Public Service Announcement affecting all Hengst boys … “Stop what you are doing and get in the car” … once they are all contained and strapped in the car I do a quick assessment … why are shoes always missing?! WTF … are the women from Hidden Figures still alive? They helped us get to the moon so surely they could be tasked with creating a GPS trackable shoe line for kids … I’d pay a lot of money for an un-losable shoe or paci for that matter. My assessment concludes that a lot has been left behind … sippy cup, paci, 2 pairs of shoes, diaper bag, one kid needs pants. Lord of Hosts please help me. “No one move! I’ll be right back” let the scavenger hunt begin.

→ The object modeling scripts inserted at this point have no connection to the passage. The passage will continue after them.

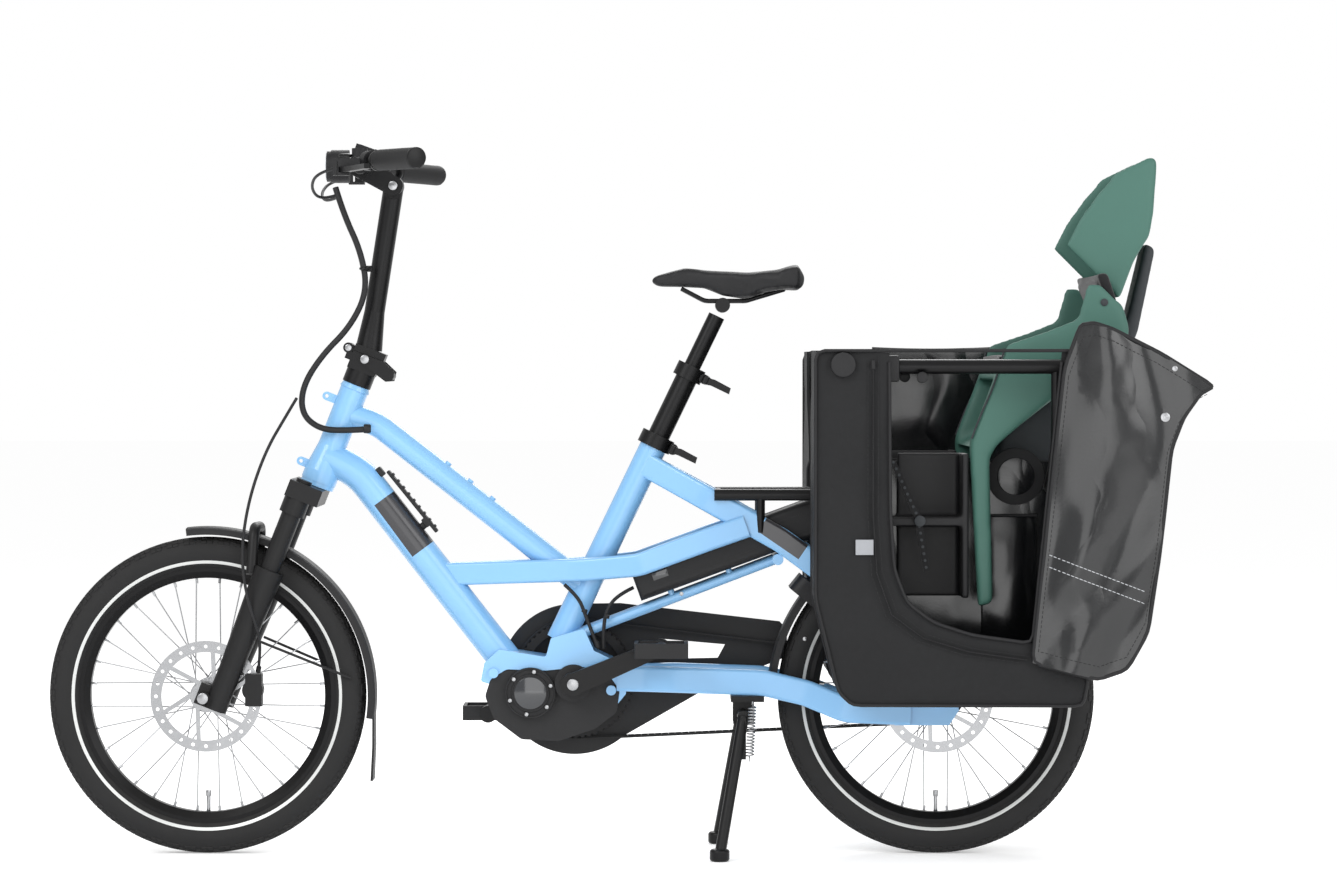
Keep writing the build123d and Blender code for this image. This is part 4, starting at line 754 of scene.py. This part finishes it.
def make_door(sizes):
    mesh = cad_copy("bag_door")
    divide(mesh, (0.648, -0.3, 0.304), (0.93, -0.29, 0.861), 0.011)
    for face in mesh.faces:
        face.material_index = 1 if face.normal.y < -0.5 else 0
    for vert in mesh.verts:
        x, _, z = vert.co
        vert.co.y -= door_swell(x, z)
    rim = [(x, -door_face - door_swell(x, z), z) for x, z in soften_edge(door_edge, 0.2)]
    join(mesh, tube_mesh(rim, sizes.piping_radius * 1.25, closed=True), 2)
    middle = Vector((0.775, 0.59))
    hem = [Vector(point).lerp(middle, 0.07) for point in door_edge]
    bar_row(mesh, [(x, 0, z) for x, z in hem], sizes.stitch_length * 1.5, (sizes.stitch_length, 0.0010, 0.0009), 2,
            True, lambda x, z: -0.2994 - door_swell(x, z))
    for low in (0.0, -0.019):
        bar_row(mesh, [(0.676, 0, 0.498 + low), (0.822, 0, 0.442 + low)], sizes.stitch_length * 1.4,
                (sizes.stitch_length, 0.0012, 0.0012), 3, False, lambda x, z: -0.2996 - door_swell(x, z))
    for x, z, y, radius, height, edge in ((0.8545, 0.714, -0.299, 0.0075, 0.003, 0.001),
                                          (0.8545, 0.714, -0.302, 0.0035, 0.0015, 0.0005),
                                          (0.8686, 0.790, -0.299, 0.0045, 0.002, 0.0006)):
        disc(mesh, (x, y - door_swell(x, z), z), (0, -1, 0), radius, height, edge, 4)
    thing = make_piece("bag_door_panel", "door", mesh, "bag_fabric", "bag_cloth", "bag_lining", "bag_piping",
                       "pale_thread", "bare_steel")
    shade(thing, 40)
    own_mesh(thing)
    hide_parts("bag_door")


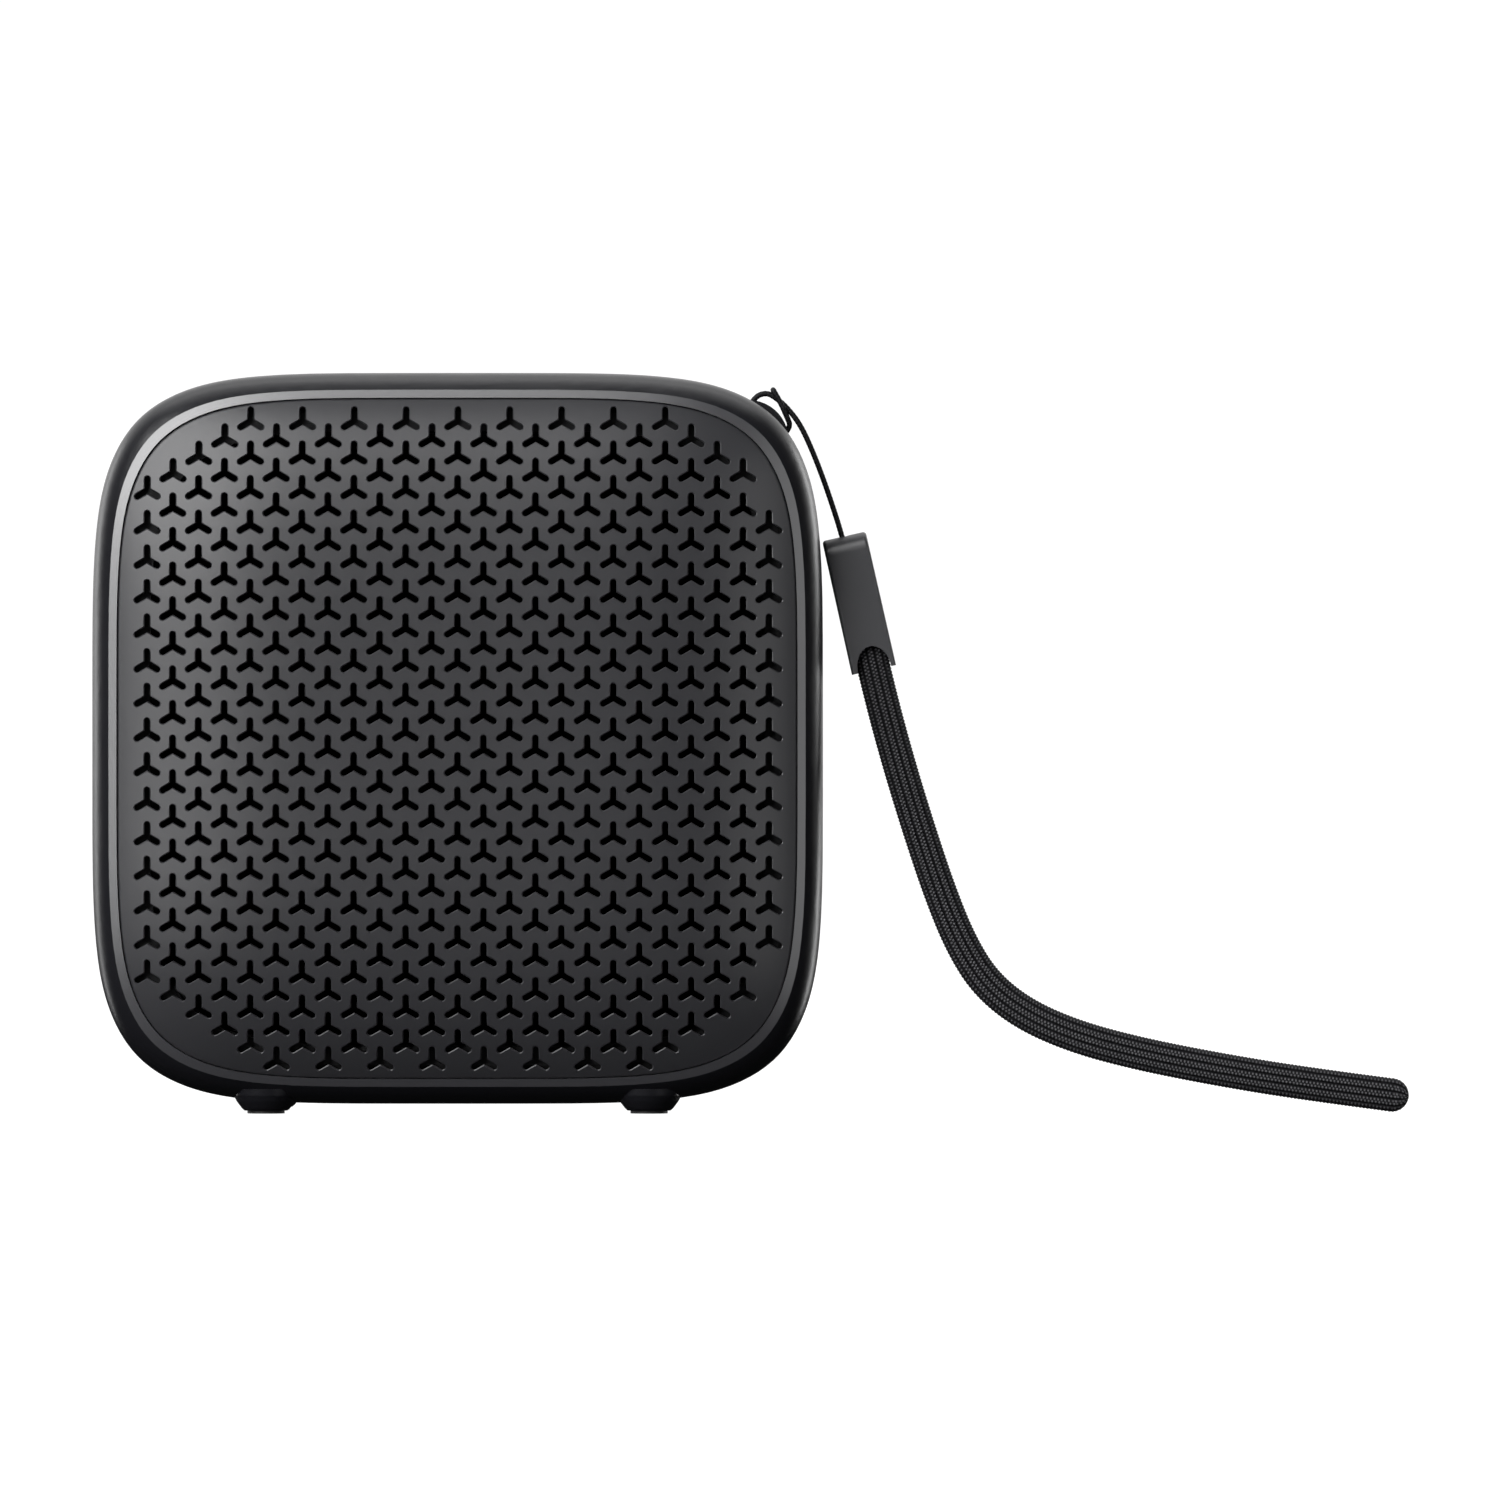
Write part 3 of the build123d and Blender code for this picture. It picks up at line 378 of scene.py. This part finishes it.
def tube(name, line, outline_at):
    """Closed tube along a line; outline_at gives the section's (aside, deep) points at each place."""
    points = []
    rings = []
    gone = 0.0
    aside = None
    for i, place in enumerate(line):
        before = line[max(i - 1, 0)]
        after = line[min(i + 1, len(line) - 1)]
        heading = (after - before).normalized()
        if aside is None:
            aside = heading.cross(Vector((0, 1, 0))).normalized()
        aside = (aside - heading * aside.dot(heading)).normalized()
        deep = heading.cross(aside)
        if i:
            gone += (place - line[i - 1]).length
        start = len(points)
        for u, v in outline_at(gone):
            points.append(place + aside * u + deep * v)
        rings.append(list(range(start, len(points))))
    faces = bridge(rings)
    faces.append(tuple(reversed(rings[0])))
    faces.append(tuple(rings[-1]))
    return new_object(name, points, faces)


# ---------------------------------------------------------------- strap cord: two strands and their bight
string_route = [(x, STRAP_Y + aside, z) for (x, z), aside in zip(STRING_ROUTE, STRING_ASIDE)]
string_path = path_points("string_path", string_route)
string_line, string_length = spaced(string_path, 0.14)
STRAND_CLOSE = 0.38
STRAND_SPREAD = 0.47
SPREAD_FROM = 0.86
SPREAD_OVER = 0.09
BRAID_YARNS = 4
BRAID_PITCH = 1.1
BRAID_HEIGHT = 0.07
STRAND_SIDES = 20
BIGHT_STEPS = 12


def strand_offset(share):
    """Sideways place of a strand along the cord: close together, then apart around the bight."""
    opening = min(max((share - SPREAD_FROM) / SPREAD_OVER, 0.0), 1.0)
    opening = opening * opening * (3 - 2 * opening)
    return STRAND_CLOSE + STRAND_SPREAD * opening


strand_line = []
last = len(string_line) - 1
for i, place in enumerate(string_line):
    strand_line.append(Vector((place.x, STRAP_Y - strand_offset(i / last), place.z)))
tip = string_line[-1]
tip_heading = (string_line[-1] - string_line[-3]).normalized()
tip_reach = strand_offset(1.0)
for step in range(1, BIGHT_STEPS):
    angle = pi * step / BIGHT_STEPS
    bulge = tip_heading * (tip_reach * 0.3 * sin(angle))
    strand_line.append(Vector((tip.x + bulge.x, STRAP_Y - tip_reach * cos(angle), tip.z + bulge.z)))
for i in range(last, -1, -1):
    place = string_line[i]
    strand_line.append(Vector((place.x, STRAP_Y + strand_offset(i / last), place.z)))


def strand_section(gone):
    """Round section with the raised yarns of a fine braid."""
    section = []
    turn = 2 * pi * gone / BRAID_PITCH
    for step in range(STRAND_SIDES):
        angle = 2 * pi * step / STRAND_SIDES
        weave = cos(BRAID_YARNS * angle + turn) * cos(BRAID_YARNS * angle - turn)
        radius = STRAND_RADIUS * (1 + BRAID_HEIGHT * weave)
        section.append((radius * cos(angle), radius * sin(angle)))
    return section


strap_string = tube("strap_string_strands", strand_line, strand_section)
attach(strap_string, "speaker")
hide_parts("strap_string")

# ---------------------------------------------------------------- strap webbing
band_route = [(x, STRAP_Y, z) for x, z in BAND_ROUTE]
band_path = path_points("band_path", band_route)
band_line, band_length = spaced(band_path, 0.1)
END_RADIUS = BAND_WIDTH / 2
END_STEPS = 17
BAND_SAMPLES = 160
BAND_POWER = 3.2
STITCH_AT = 0.37
GROOVE_FROM = 0.7
STITCH_HEIGHT = 0.16
GROOVE_DEPTH = 0.35
EDGE_WAVE = 0.05
SEAM_DEPTH = 0.16
SEAM_HALF = 0.28
END_THICKNESS = 0.55


def band_place(step):
    """Point of the webbing's smooth, stadium-like outline."""
    angle = 2 * pi * step / BAND_SAMPLES
    norm = (abs(cos(angle)) ** BAND_POWER + abs(sin(angle)) ** BAND_POWER) ** (-1 / BAND_POWER)
    return BAND_WIDTH / 2 * norm * cos(angle), BAND_THICK / 2 * norm * sin(angle)


BAND_OUTLINE = [band_place(step) for step in range(BAND_SAMPLES)]
stitch_highlight_weights = []


def band_section(gone):
    """Ribbed section of the webbing; ribs are rows of slanted stitches on both faces."""
    to_end = band_length + END_RADIUS - gone
    narrow = 1.0
    if to_end < END_RADIUS:
        narrow = sqrt(max(1 - ((END_RADIUS - to_end) / END_RADIUS) ** 2, 0.0025))
    section = []
    for u, v in BAND_OUTLINE:
        column = u / RIB_PITCH * 2
        side = column - (round(column / 2) * 2)
        across = abs(abs(side) - STITCH_AT) / STITCH_AT
        turn = gone / STITCH_PITCH + (0.5 if side > 0 else 0.0)
        stitch = max(0.0, cos(2 * pi * turn)) * max(0.0, 1 - across * across)
        groove = max(0.0, (abs(side) - GROOVE_FROM) / (1 - GROOVE_FROM))
        facing = min(abs(v) / (BAND_THICK / 2), 1.0) ** 2
        raised = STITCH_HEIGHT * stitch - GROOVE_DEPTH * groove
        edge = EDGE_WAVE * cos(2 * pi * gone / STITCH_PITCH) * (1 - facing)
        seam = -SEAM_DEPTH * max(0.0, 1 - abs(v) / SEAM_HALF)
        # painted highlight weight: the crest of each stitch on the flat faces, which the material draws in a
        # lighter colour
        stitch_highlight_weights.append(stitch * facing)
        grow_v = facing * raised * (1 if v > 0 else -1)
        grow_u = (edge + seam) * (1 if u > 0 else -1)
        thick = END_THICKNESS + (1 - END_THICKNESS) * narrow
        section.append(((u + grow_u) * narrow, v * thick + grow_v * narrow))
    return section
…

Finally, I come out the front door with arms full of life needs & trinkets to temporarily fulfill the children’s souls … I’m quite positive that I came out the front doors in slow motion … like Ben Stiller walking up with Jinxycat in Meet the Parents … hero strut … straight hero. That scavenger hunt was my female dog. Peace. We out. It’s 730am.

“Where are we going” … to the bounce house.
“Yeah! Awesome!” … glad you’re excited bud.
“What time do they open?” … good question.
“Are we gonna eat breakfast?” … good question.

So this fun fact … bounce house doesn’t open until 10 … I’m glad I’m an innovator … Although no one would know it as I drive to the gym while throwing chicken minis in the back seat. Yes .. I said the gym … I went to the gym. I know it doesn’t look like I work out … and I really don’t … but they have child care and coffee. So that’s me … on the leather sofa sipping coffee staring … not at my phone … at the wall. Letting my sensory processing glands a little reset time … and what is that approaching from the distance … oh hell … it’s a talker … you know … the people who Never. Stop. Talking. You know … the people that make your soul ask your body “should I just leave for a bit?” … I duck around the corner and press my face against the glass to the spin cycle class being held on this fine day … no … sorry lady … nice work but I’m not checking out your glutes … I’m avoiding a soul snatcher. Disaster avoided, I’m Caffeinated with sensory glands on point … it’s bounce house time. The kids exit the gym childcare like they are escaping Auschwitz … what the hell happened in there?! Not important … they are alive. Let’s roll. It is 9am.

What’s that smell? Good to know … DD and Axel both have dumps in their pants … like I said … gym child care keeps them alive, nothing more, nothing less. ¬†As we pull up to the bounce house I’m mentally preparing to complete not 1 but 2 alligator roll diaper changes in a small confined back seat without puking. My gag reflex is bad … like can’t barely brush my tongue with a toothbrush bad … I’d be the worst gay dude of all time … someone make me a trophy please … it can be a gold man eating a gold banana with “worst gay dude in the world” etched beneath him … the things we get trophies for as adults … simply amazing.

I forgot that we are more likely to survive the Oregon Trl than to emerge from a bounce house without AIDS. I’m not scared though … Magic Johnson is still alive and that’s where I’m putting my hope. Magic made it. Magic made it … I repeat with each step taking me closer to the boyant cesspool. Our 3yr old “DD” doesn’t bounce one time … not once. He stands by the photo booth and cries because we don’t have change for him to get his picture taken. And he won’t settle for an iPhone selfie. At least he didn’t move … I knew where to find him while I wrangled the other 2 … there were a few other kids whose parents don’t play or pay attention to them so my fold was quickly expanding. I’m now responsible for 5 kids … one of them with green snot coming out his nose that keeps wanting me to pick him up … I keep double bouncing him hoping he will either get scared or his snot will fly out somewhere (there goes that gag again). It’s at this point I glance at the photo booth … DD is there alright but he’s punching some other kid … stay off my Polaroid homie. I leave my flock to break it up … me and the other dad approach the scene at the same time. I quickly size him up and identify his dad type … is he fun dad? Gym dad? Rage dad? Helicopter dad? Luckily he is Trendy Dad and through his skinny jeans and nut-sack looking beanie he realizes that his son started it. “It’s all good man … my guy deserved it … he started it” … cool and thank you lord that wasn’t a homeschool mom … may of had a situation.

Has a week gone by? Nah Wienermom … just 4 hrs. Time for lunch , naps and then hopefully a drink. Every time I have all 3 boys I survive and we have fun. They are special … and I always leave telling my wife “I don’t know how you do this everyday” … Moms are the real superheroes. Moms with wieners … not so much.